SQLFIRST_VALUE & LAST_VALUE

FIRST_VALUE & LAST_VALUE

FIRST_VALUE() and LAST_VALUE() are window functions that return the value of an expression from the first or last row of the current window frame, respectively. They are useful for questions like "what was the opening price of the day?" or "what is the most recent status for this record, shown next to every row?"

SQL
FIRST_VALUE(expression) OVER (PARTITION BY ... ORDER BY ... [frame_clause])
LAST_VALUE(expression)  OVER (PARTITION BY ... ORDER BY ... [frame_clause])
A straightforward FIRST_VALUE example

Given hourly stock price ticks for a single day:

SQL
tick_time | price
----------+------
09:00     | 100
10:00     | 103
11:00     | 101
12:00     | 105

SQL
SELECT
  tick_time,
  price,
  FIRST_VALUE(price) OVER (ORDER BY tick_time) AS opening_price
FROM stock_ticks;
tick_time | price | opening_price
----------+-------+--------------
09:00     | 100   | 100
10:00     | 103   | 100
11:00     | 101   | 100
12:00     | 105   | 100

FIRST_VALUE() behaves as expected here: every row sees the same opening price, 100, taken from the first row of the window.

The LAST_VALUE trap

Trying the equivalent query with LAST_VALUE() to fetch the day's closing price often surprises people the first time:

SQL
SELECT
  tick_time,
  price,
  LAST_VALUE(price) OVER (ORDER BY tick_time) AS closing_price
FROM stock_ticks;
tick_time | price | closing_price
----------+-------+--------------
09:00     | 100   | 100
10:00     | 103   | 103
11:00     | 101   | 101
12:00     | 105   | 105
Warning
This is not a bug — it's the default window frame at work.
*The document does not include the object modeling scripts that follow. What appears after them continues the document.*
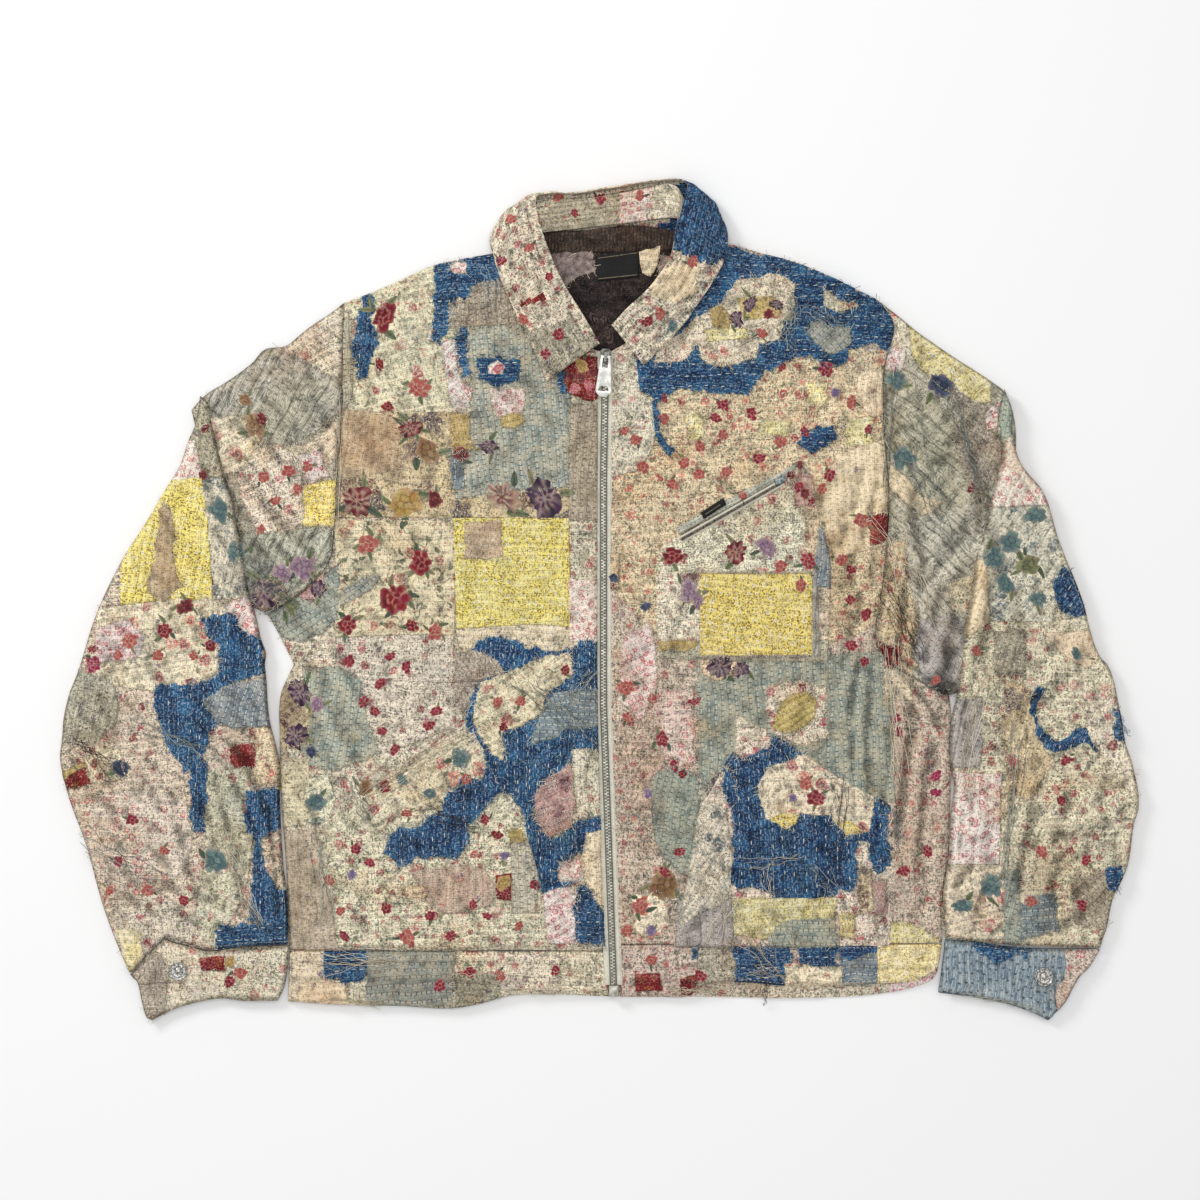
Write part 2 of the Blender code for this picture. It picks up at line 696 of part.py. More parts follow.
make_back()
make_fronts()
make_waistband()
make_sleeves()
make_collar()
make_pockets()
make_zip()
make_slider()
make_pull()
make_chest_slider()
make_buttons()
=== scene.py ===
import math
import random

import bmesh
import bpy
import numpy as np
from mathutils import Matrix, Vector, noise
from mathutils.bvhtree import BVHTree
from mathutils.geometry import delaunay_2d_cdt


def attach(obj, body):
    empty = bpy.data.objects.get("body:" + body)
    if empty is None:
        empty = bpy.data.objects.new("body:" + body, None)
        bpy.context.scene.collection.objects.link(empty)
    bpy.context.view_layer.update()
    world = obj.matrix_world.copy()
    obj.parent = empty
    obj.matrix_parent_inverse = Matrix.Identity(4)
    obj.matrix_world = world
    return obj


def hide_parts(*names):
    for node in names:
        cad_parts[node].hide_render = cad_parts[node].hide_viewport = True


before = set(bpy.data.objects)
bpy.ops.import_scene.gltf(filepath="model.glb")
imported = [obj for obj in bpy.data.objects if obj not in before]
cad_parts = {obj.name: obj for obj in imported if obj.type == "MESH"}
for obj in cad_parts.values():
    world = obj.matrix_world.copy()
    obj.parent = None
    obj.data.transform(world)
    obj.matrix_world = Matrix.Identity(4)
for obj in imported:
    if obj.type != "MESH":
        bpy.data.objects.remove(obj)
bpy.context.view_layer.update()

scene = bpy.context.scene
mm = 0.001                      # every table below is in millimetres
seamLow = 2.3                   # where the fronts and the back meet at a side seam
finished = {}                   # piece name -> object


# Plain tools for outlines, meshes and node trees

def paint(red, green, blue):
    # a screen colour, 0 to 255, as the linear colour a shader takes
    linear = [(c / 255.0 / 12.92) if c <= 10 else ((c / 255.0 + 0.055) / 1.055) ** 2.4
              for c in (red, green, blue)]
    return (*linear, 1.0)


def signedArea(path):
    x, y = path[:, 0], path[:, 1]
    return 0.5 * float(np.sum(x * np.roll(y, -1) - y * np.roll(x, -1)))


def between(first, second, leave, arrive, t):
    # a curve from one row of numbers to the next that leaves and arrives with the given slopes
    return (first * (2 * t**3 - 3 * t**2 + 1) + leave * (t**3 - 2 * t**2 + t)
            + second * (3 * t**2 - 2 * t**3) + arrive * (t**3 - t**2))


def outlinePath(points, ragged=0.0, seed=0, spacing=3.0, cornerDegrees=48.0):
    # a closed counter-clockwise path through the points, smooth except at sharp corners
    given = np.array(points, float)
    if signedArea(given) < 0.0:
        given = given[::-1]
    count = len(given)
    before = given - np.roll(given, 1, 0)
    after = np.roll(given, -1, 0) - given
    beforeUnit, afterUnit = (v / np.linalg.norm(v, axis=1)[:, None] for v in (before, after))
    turn = np.degrees(np.arccos(np.clip((beforeUnit * afterUnit).sum(1), -1, 1)))
    tangent = beforeUnit + afterUnit
    tangent /= np.maximum(np.linalg.norm(tangent, axis=1), 1e-6)[:, None]
    path = []
    for i in range(count):
        j = (i + 1) % count
        length = float(np.linalg.norm(after[i]))
        steps = max(1, int(round(length / spacing)))
        leave, arrive = (tangent[k] * length if turn[k] < cornerDegrees else after[i] for k in (i, j))
        path.append(between(given[i], given[j], leave, arrive, (np.arange(steps) / steps)[:, None]))
    path = np.concatenate(path)
    if ragged > 0.0:
        draw = np.random.default_rng(seed)
        step = np.roll(path, -1, 0) - np.roll(path, 1, 0)
        normal = (np.stack([step[:, 1], -step[:, 0]], 1)
                  / np.maximum(np.linalg.norm(step, axis=1), 1e-6)[:, None])
        count = len(path)
        slow = np.convolve(np.tile(draw.normal(0, 1, count), 3), np.ones(4) / 2.0, "same")[count:2 * count]
        path = path + normal * (ragged * (0.55 * slow + 0.45 * draw.normal(0, 1, count)))[:, None]
    return path


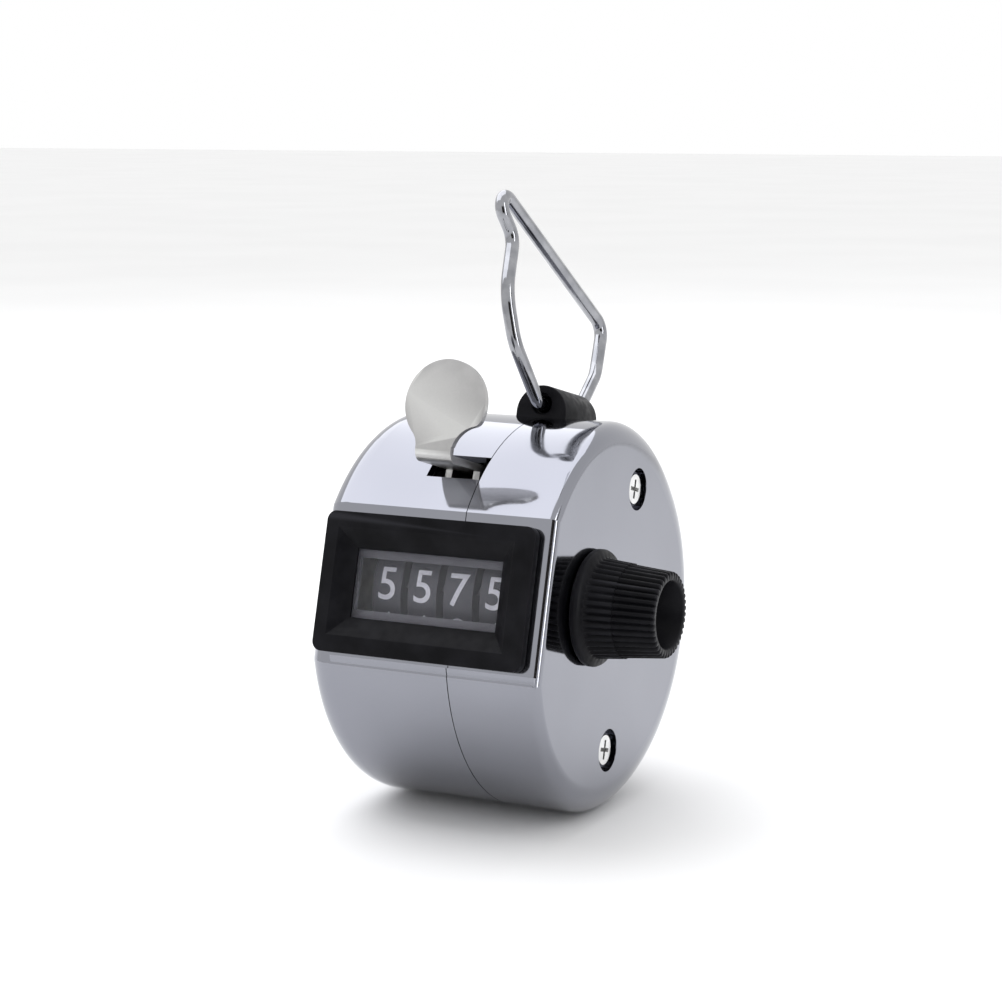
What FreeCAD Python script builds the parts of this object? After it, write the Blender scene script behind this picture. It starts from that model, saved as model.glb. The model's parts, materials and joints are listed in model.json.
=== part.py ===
import FreeCAD, Part
import Sketcher
import math
import os
import re

"""Hand tally counter.

Design axes: X runs along the drum from the left face to the right face, the window faces -Y,
+Z is up along the window's height.  The origin of the design axes is the drum's axis, half way
along it.  Every finished sub-part is then leaned back about the drum's axis and moved along X so
that the part's own origin is the centre of the flat left face.  All lengths are millimetres.
"""

SIZES = {
    # how the counter sits
    "lean": -15.3,
    "half_width": 14.7,
    # chromed drum
    "body_radius": 22.5,
    "wall": 1.0,
    "left_round": 3.8,
    "right_round": 5.2,
    "right_tight_round": 1.3,
    "right_corner_round": 1.0,
    "tight_until": 50.0,
    "full_from": 130.0,
    "flat_front": 20.6,
    "flat_low": -8.05,
    "seam_x": 3.75,
    "seam_gap": 0.1,
    # lever slot in the left half
    "slot_left": -2.9,
    "slot_angle": 39.5,
    "slot_half": 1.8,
    # window bezel, lens and mask
    "bezel_x": 0.05,
    "bezel_z": 0.11,
    "bezel_half_width": 12.9,
    "bezel_half_height": 7.85,
    "bezel_corner": 1.1,
    "bezel_proud": 1.25,
    "funnel_x": -0.35,
    "funnel_z": 0.2,
    "funnel_half_width": 10.95,
    "funnel_half_height": 6.05,
    "funnel_depth": 1.65,
    "view_half_width": 9.05,
    "view_half_height": 3.85,
    "skirt_half_width": 10.6,
    "skirt_half_height": 5.7,
    "skirt_back": 18.9,
    "lens_half_width": 9.95,
    "lens_half_height": 4.75,
    "lens_front": 19.85,
    "mask_front": 18.8,
    "mask_thick": 0.6,
    "mask_low": -2.7,
    "mask_high": 3.2,
    # inner frame
    "plate_radius": 17.4,
    "plate_front": 18.7,
    "plate_thick": 0.8,
    "left_plate_x": -11.4,
    "right_plate_x": 9.7,
    "post_z": 15.0,
    "post_radius": 1.8,
    "rear_post_y": 14.0,
    # screws
    "screw_radius": 1.0,
    "head_radius": 1.7,
    "head_thick": 0.8,
    "cross_width": 0.45,
    "cross_length": 2.2,
    "recess_radius": 2.45,
    "recess_depth": 1.2,
    # shaft, bushes and knob
    "shaft_y": -9.0,
    "shaft_z": 0.6,
    "shaft_radius": 1.5,
    "shaft_left": -12.4,
    "shaft_right": 18.0,
    "bore_play": 0.06,
    "knob_start": 14.85,
    "knob_end": 24.1,
    "flange_radius": 6.55,
    "flange_end": 16.1,
    "knob_base_radius": 5.6,
    "knob_end_radius": 4.75,
    "knob_bore": 3.75,
    "knob_floor": 18.1,
    # number wheels
    "wheel_radius": 8.0,
    "rim_thick": 0.9,
    "band_half": 1.8,
    "wheel_pitch": 4.5,
    "first_wheel_x": -6.95,
    "tooth_tip": 6.9,
    "tooth_root": 5.6,
    "ratchet_end": 2.65,
    "tooth_phase": 2.0,
    "stud_radius": 0.5,
    "stud_offset": 4.8,
    # thumb lever, in its own plane
    "pivot_y": -15.3,
    "pivot_z": 8.3,
    "pin_radius": 1.0,
    "lever_left": -1.6,
    "lever_right": 2.65,
    "sheet": 0.8,
    "arm_z": 14.0,
    "pad_front": 24.2,
    "pad_x": 1.38,
    "pad_z": 20.35,
    "pad_radius": 4.9,
    "neck_right": 2.75,
    "neck_round": 2.2,
    "scoop_radius": 3.2,
    "bend_round": 1.3,
    # feed pawl carried by the lever
    "feed_y": -3.9,
    "feed_z": 13.0,
    "feed_radius": 0.9,
    "finger_thick": 0.6,
    "finger_step": 0.3,
    # stop pin
    "stop_y": -6.0,
    "stop_z": 15.8,
    "stop_radius": 0.9,
    # detent bar and leaf spring
    "bar_y": -3.0,
    "bar_z": -11.5,
    "bar_half": 1.3,
    "leaf": 0.3,
    # ring lug and wire ring
    "lug_tilt": 2.0,
    "lug_rise": 1.2,
    "lug_radius": 3.15,
    "lug_half": 4.4,
    "lug_hole": 0.95,
    "ring_wire": 0.8,
    "ring_tilt": 12.0,
}

WHEEL_NAMES = ["thousands", "hundreds", "tens", "units"]

doc = FreeCAD.newDocument("tally_counter")
sheet = doc.addObject("Spreadsheet::Sheet", "sizes")
for row, (alias, value) in enumerate(SIZES.items(), start=1):
    sheet.set(f"A{row}", alias)
    sheet.set(f"B{row}", str(value))
    sheet.setAlias(f"B{row}", alias)
doc.recompute()

finished = []


def formula(text):
    """Expression text with every sheet alias written as sizes.alias."""
    def qualify(match):
        word = match.group(0)
        return "sizes." + word if word in SIZES else word
    return re.sub(r"[a-z][a-z_]*", qualify, str(text))


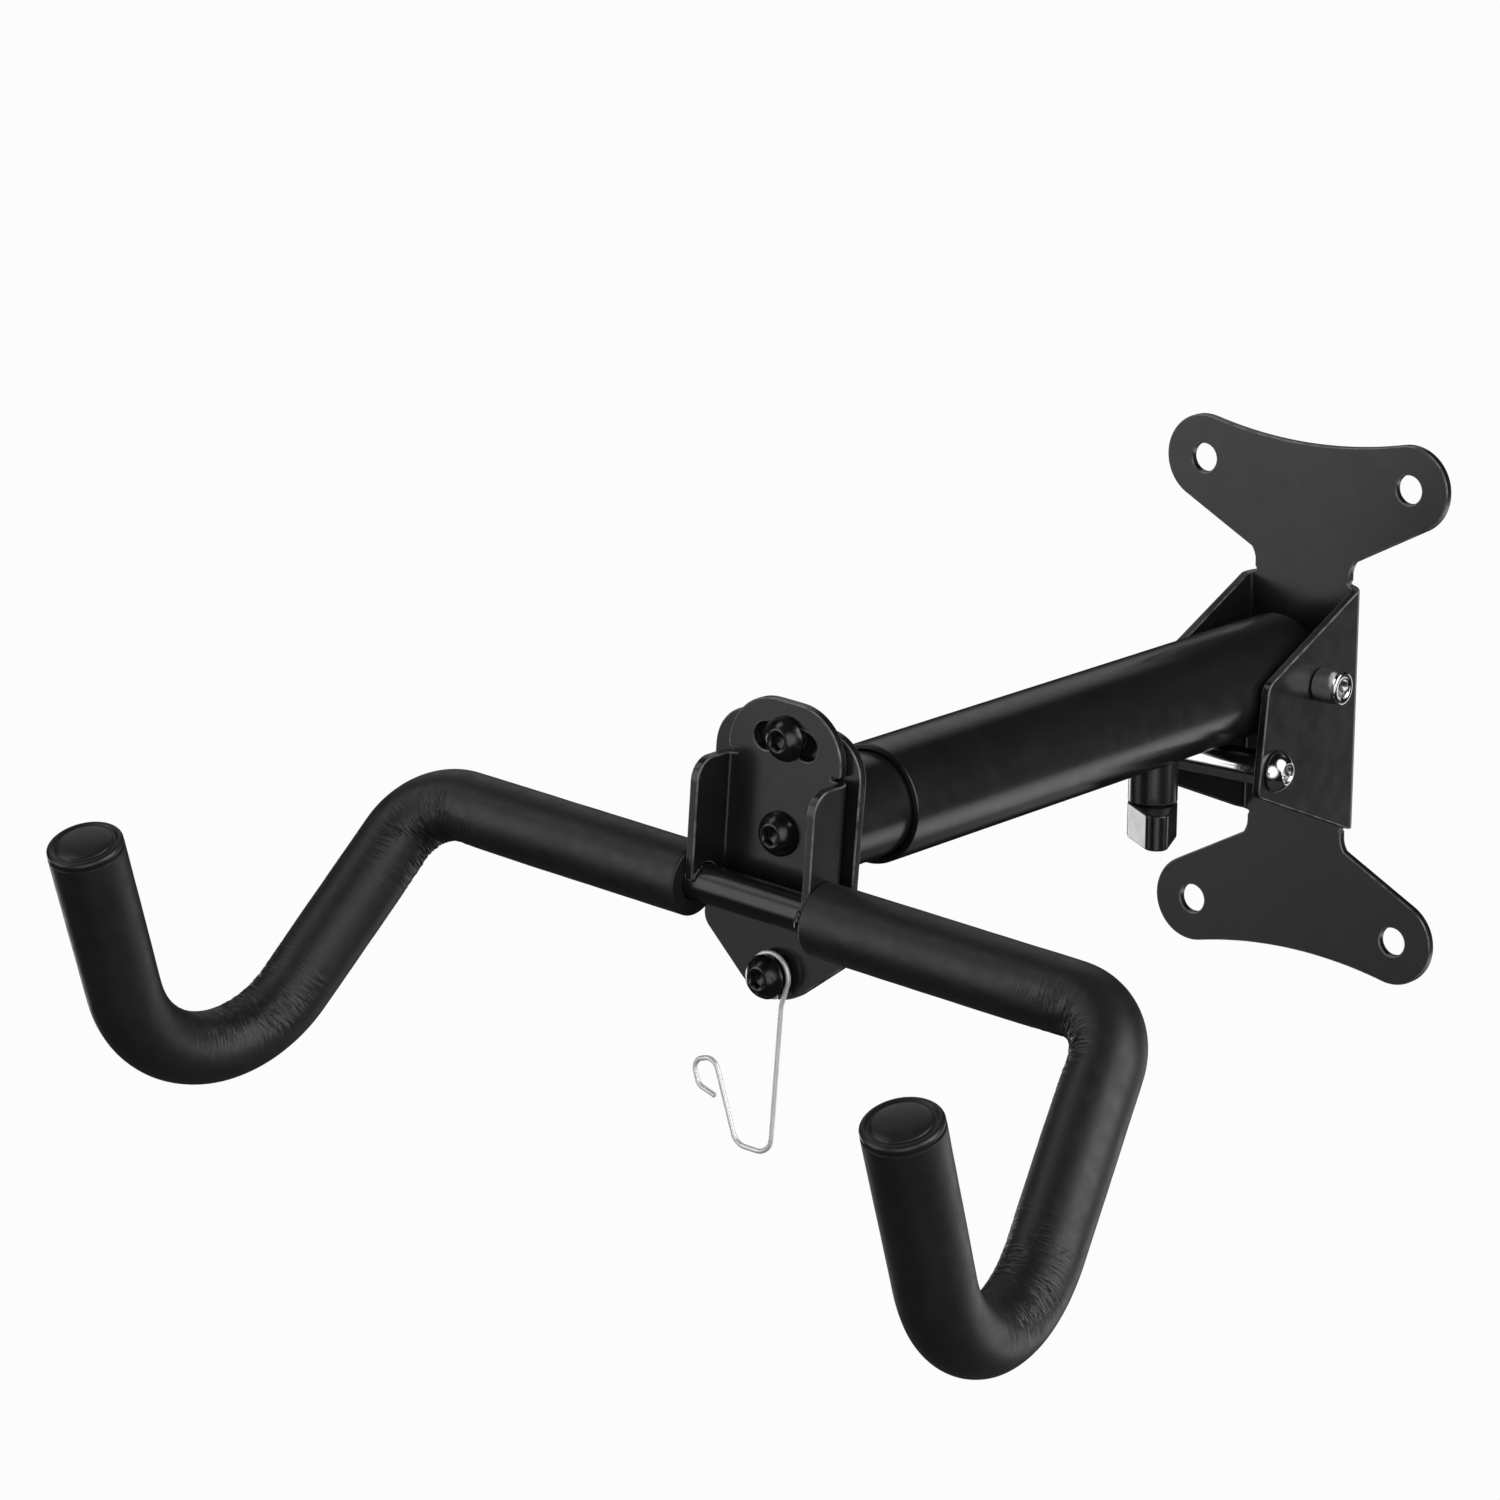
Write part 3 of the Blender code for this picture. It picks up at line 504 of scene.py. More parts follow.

When ORDER BY is present but no explicit frame clause is given, most databases default the frame to RANGE BETWEEN UNBOUNDED PRECEDING AND CURRENT ROW. That means, from each row's point of view, the "window" only extends up to itself — so LAST_VALUE() just returns the current row's own value every time, not the true last row of the whole partition.
The fix: an explicit frame clause

To make LAST_VALUE() see the entire partition regardless of which row is currently being evaluated, extend the frame explicitly to UNBOUNDED FOLLOWING:

SQL
SELECT
  tick_time,
  price,
  LAST_VALUE(price) OVER (
    ORDER BY tick_time
    ROWS BETWEEN UNBOUNDED PRECEDING AND UNBOUNDED FOLLOWING
  ) AS closing_price
FROM stock_ticks;
tick_time | price | closing_price
----------+-------+--------------
09:00     | 100   | 105
10:00     | 103   | 105
11:00     | 101   | 105
12:00     | 105   | 105

Now every row correctly sees 105, the price from the last tick of the day, as the closing price. The frame clause ROWS BETWEEN UNBOUNDED PRECEDING AND UNBOUNDED FOLLOWING tells the database to consider the whole partition for every row, not just the rows up to the current one.

Tip
FIRST_VALUE() does not have this problem in the example above because UNBOUNDED PRECEDING AND CURRENT ROW already includes the first row for every subsequent row — the default frame happens to align with what FIRST_VALUE() needs. LAST_VALUE() is the one that almost always needs the frame widened explicitly.
Partitioned example

Combine PARTITION BY with the corrected frame to get, say, the first and last price of the day per stock symbol:

SQL
SELECT
  symbol,
  tick_time,
  price,
  FIRST_VALUE(price) OVER (
    PARTITION BY symbol ORDER BY tick_time
  ) AS opening_price,
  LAST_VALUE(price) OVER (
    PARTITION BY symbol ORDER BY tick_time
    ROWS BETWEEN UNBOUNDED PRECEDING AND UNBOUNDED FOLLOWING
  ) AS closing_price
FROM stock_ticks;
Note
An alternative to LAST_VALUE() with a widened frame is FIRST_VALUE() combined with ORDER BY ... DESC — reversing the order turns "last" into "first". Some engineers prefer this because it avoids having to remember the frame-clause fix at all.